How this skill works

The skill provides synchronous and asynchronous Playwright usage patterns, context management, and common helpers for navigation, element interaction, data extraction, waits and debugging. It includes anti-bot techniques such as user-agent rotation, random delays, cookie persistence, proxy configuration and isolated browser contexts.
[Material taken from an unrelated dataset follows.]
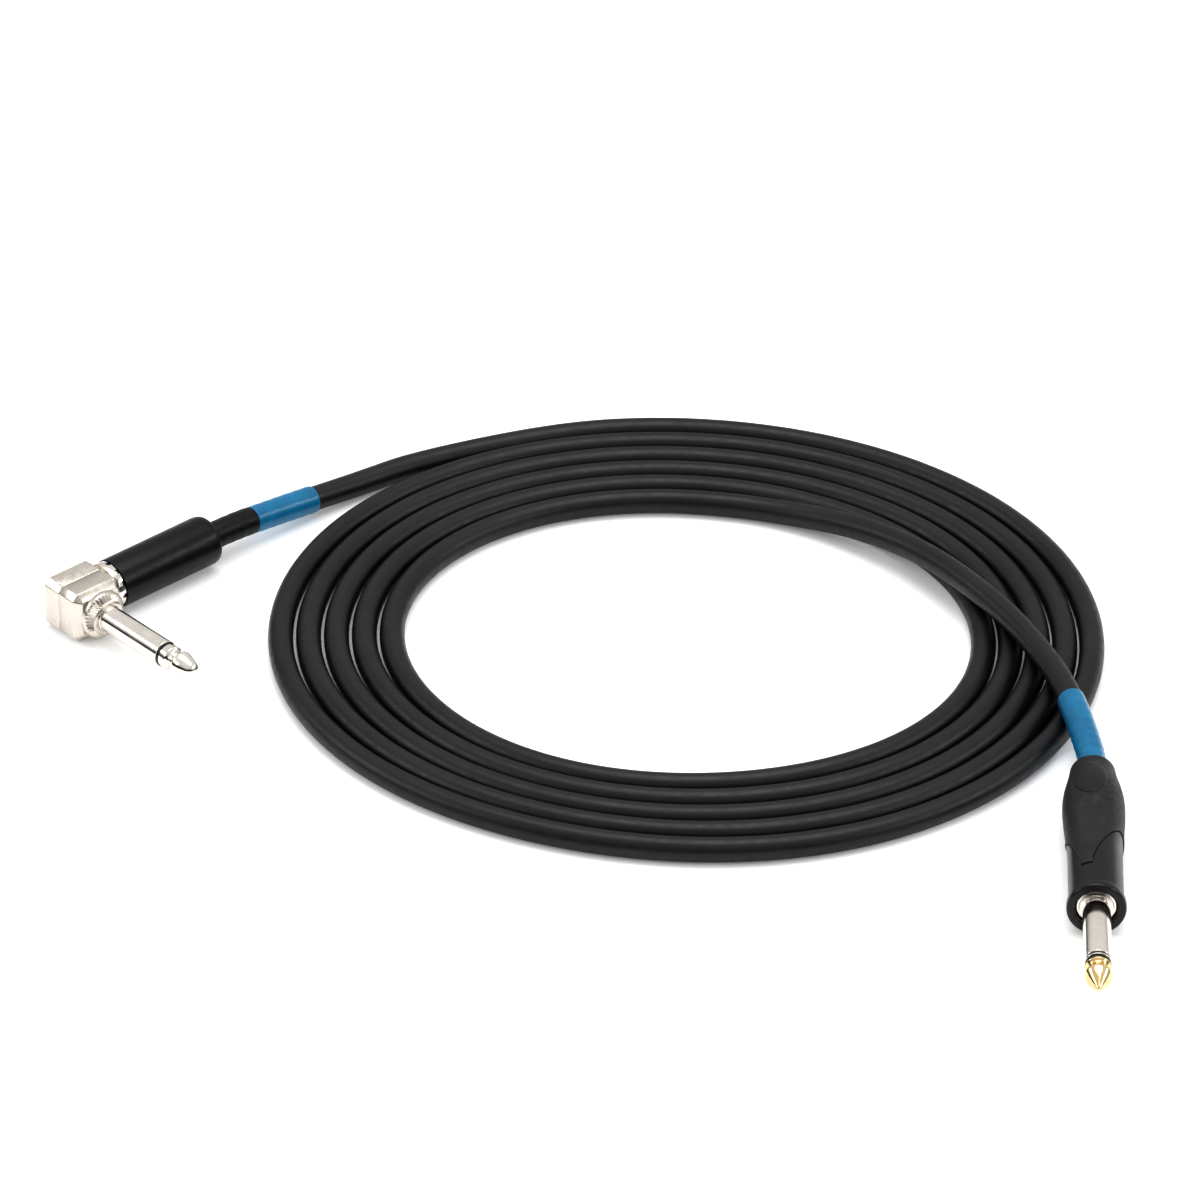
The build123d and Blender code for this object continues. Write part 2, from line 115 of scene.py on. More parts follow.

Example scripts show how to launch browsers, run concurrent pages, capture screenshots/PDFs and save storage states for reuse.

When to use it

  • Automated web scraping and scheduled data collection (cron jobs)
  • Unattended form filling or bulk submissions
  • Headless UI testing in CI or production environments
  • Generating screenshots or PDFs of web pages at scale
  • Scenarios that require isolated browser contexts or proxy routing

Best practices

  • Prefer the async API for better throughput and concurrency
  • Persist storage_state (cookies) after login to avoid repeated authentication
  • Use randomized delays, rotating user agents and proxies to reduce detection
  • Scope waits to specific selectors and use appropriate wait_until values ('domcontentloaded','networkidle')
  • Keep debugging options (headful mode, screenshots, console logging) for development only

Example use cases

  • Nightly cron job that scrapes pricing data across multiple sites and stores results in a DB
  • Headless end-to-end UI tests in CI that take screenshots on failures
  • Automated form submission pipeline that uploads files and tracks responses
  • Scheduled generation of PDFs from webpages for reporting and archival
  • Hybrid workflow: Playwright for unattended runs and a browser tool for manual intervention on CAPTCHA

FAQ

How do I handle CAPTCHAs?

Options are: integrate a captcha-solving service, pause and prompt for manual completion, or switch to an interactive browser tool for human intervention.

Should I use headless or headful mode?

Use headless for production and cron jobs for performance. Use headful with slow_mo and screenshots when debugging flows or solving interactive issues.